12 Temmuz 2017 Çarşamba

Biraz Kişisel Meseleler

           Eskiden hayatla ilgili ne kadar keskin çizgilerim vardı. İdeallerim, hayallerim bir yanda diğer yanda aslalarım, amalarım, yıllar içinde oluşan keşkelerim, nefret ettiklerim, sevmediklerim, kırmızı çizgilerim. Hayat bana asla dememeyi öğretti önce herkese öğrettiği gibi. Asla yapmam dediğim bir işte on yılımı harcadım. Şimdi olduğum yerden baktığımda şaşırıyorum toyluğuma herşeyden ne kadar çabuk nefret edebiliyormuşum, ne kadar çabuk öfkeleniyormuşum, kırmızı çizgilerim ne kadar keskinmiş. Gençlik işte. Hayat geçiyor bir şekilde geriye tortusu kalıyor. Elinde kalanlarla yetinmek zorunda kalıyorsun. Şimdi anlıyorum ki öfkelenmek, herşeyden nefret etmek çok kolaymış, etrafına görünmez zırhlar örmek. Zor olan sevmekmiş herşeyden herkesten önce kendini sevebilmek. Yüreğin yangın yeriyken sakin kalabilmekmiş zor olan. Bunları başarabildim mi? Çaba gösteriyorum sadece. Bebek adımlarıyla hergün ufak bir adım atıyorum sakinliğe doğru.

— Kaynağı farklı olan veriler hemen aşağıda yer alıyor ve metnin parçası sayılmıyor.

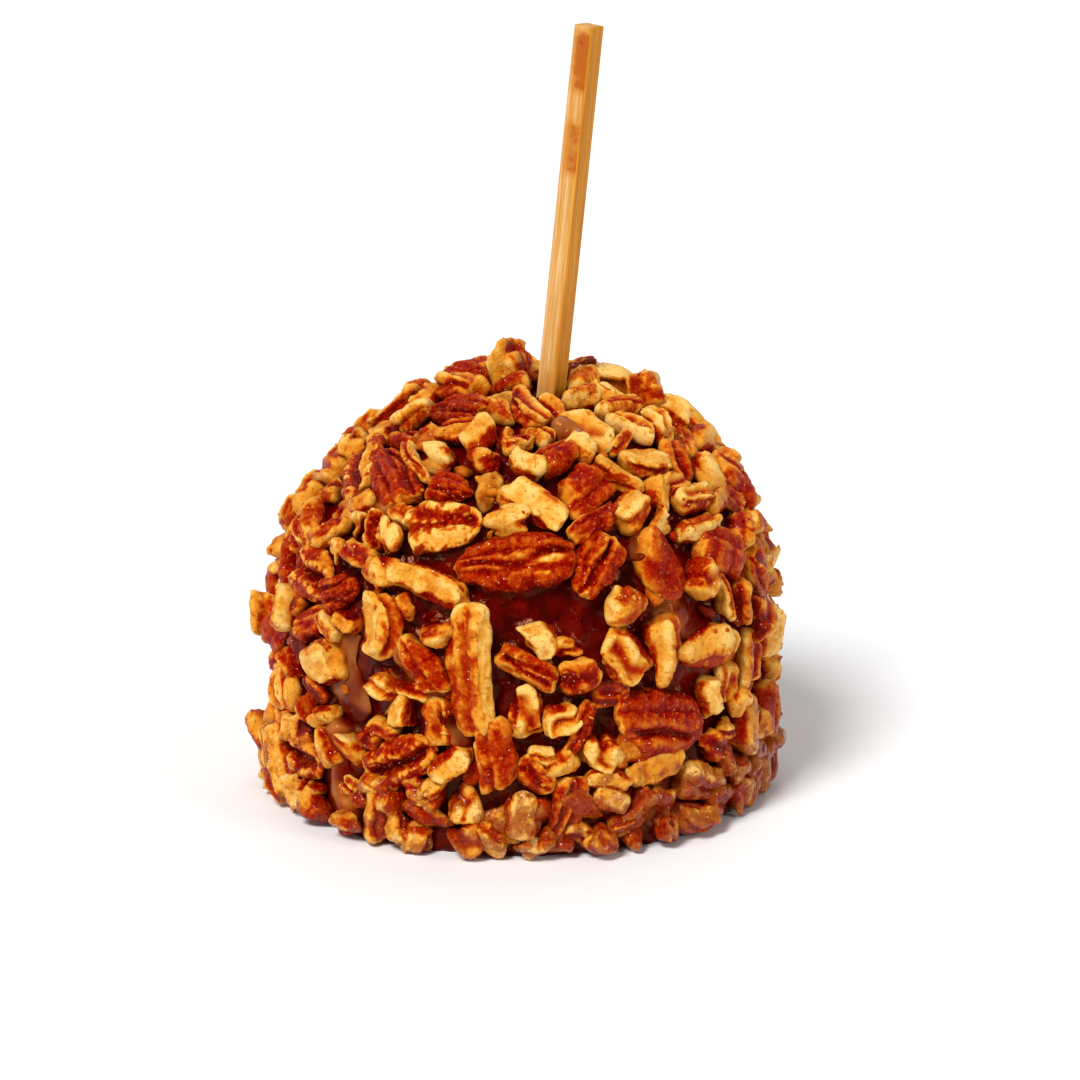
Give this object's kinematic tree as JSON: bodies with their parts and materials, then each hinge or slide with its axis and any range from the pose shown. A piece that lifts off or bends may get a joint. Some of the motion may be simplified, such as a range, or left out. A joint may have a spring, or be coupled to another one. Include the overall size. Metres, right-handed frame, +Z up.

          Bu aralar sürekli yazıyorum. Bazılarını burda yayınlıyorum bazıları ise defterimde yazılı kalıyor. Elimde kalemim sürekli kendimi deşiyorum, eski yaralarımı kanatıyorum bir cerrah gibi. Eskiden de bunu çok yapardım ama sonuçta kendime o kadar çok kızardım o kadar da pişmanlık duyardım ki yaptıklarımdan ve daha çok yapmadıklarımdan en sonunda kendimi kendimden nefret eder halde bulurdum. Şimdi ise kendimi anlamaya çalışıyorum ben neden böyleyim, 35 yaşına geldiğim halde iç huzurumu neden buladım, otomatik pilottaki hareketlerimi kontrol edebilir miyim? Hergün başka bir yönümü keşfediyorum saklı kalan anılarımdan.


           Bir çocuk neyi görürse onu öğrenir. Sizin söylediklerinizi değil hareketlerinizi taklit eder. Ben genelde hep susturuldum hep suçlandım ve hala kendimi şuçlu hissetmem bundan. Annemin bana sürekli söylediği şeyler sen zaten mutlu olamazsın mutlu olmayı bilmiyorsun ki, sen başarılı olmayı istemedin ki o yüzden çalışmadın gibi gibi gibi. Zaman geçtikçe annemin sözleri benim sözlerim haline geldi onun sesi benim sesim oldu ve tüm beynimi kapladı tıpkı örümcek ağı gibi. Artık bu durum benim için dayanılmaz bir hal aldığında beni sürekli öfkeli bir beden, sağlık sorunları, bitmek bilmeyen mutsuzluk kaplamıştı. Hala sorumluluğu üstüme almakta zorlanıyordum ve suçu başka yerde arıyordum. Oysa ki bu duruma gelmemdeki en büyük neden benim. Kendimin sabotajçısı, eleştirmeni benim. 


           Çocuğum olmasaydı belki hala o mutsuzluk içinde debelenip durmaya devam edecektim. Ama her annenin isteği çocuğunu mutlu etmektir. Annemle aramızda görünmez duvarlar varken onu sevmeyi hala başaramamışken nasıl kendi çocuğumla bağ kurmayı, onu sevmeyi, onun her an yanında olmayı başaracakken, kendi yaralarımı saramamışken onunkilere nasıl merhem olacaktım. Anne olmak bir bakıma kendi çocukluğuna geri dönmek, kendi travmalarınla yüzleşmek demek. Evet büyüdükçe çok zorlanıyorum. Kalıpları yıkmakta, ona her daim şefkat göstermekte, sabır ve tahammülde. Ama uğraşıyorum her gün hareketlerimin farkına varmaya çalışıyorum, bilnçaltım beni esir alıp otomatik pilota bağlamadan mantıklı tepkiler vermeye çalışıyorum. Başarılı olup olmayacağımı zaman gösterecek.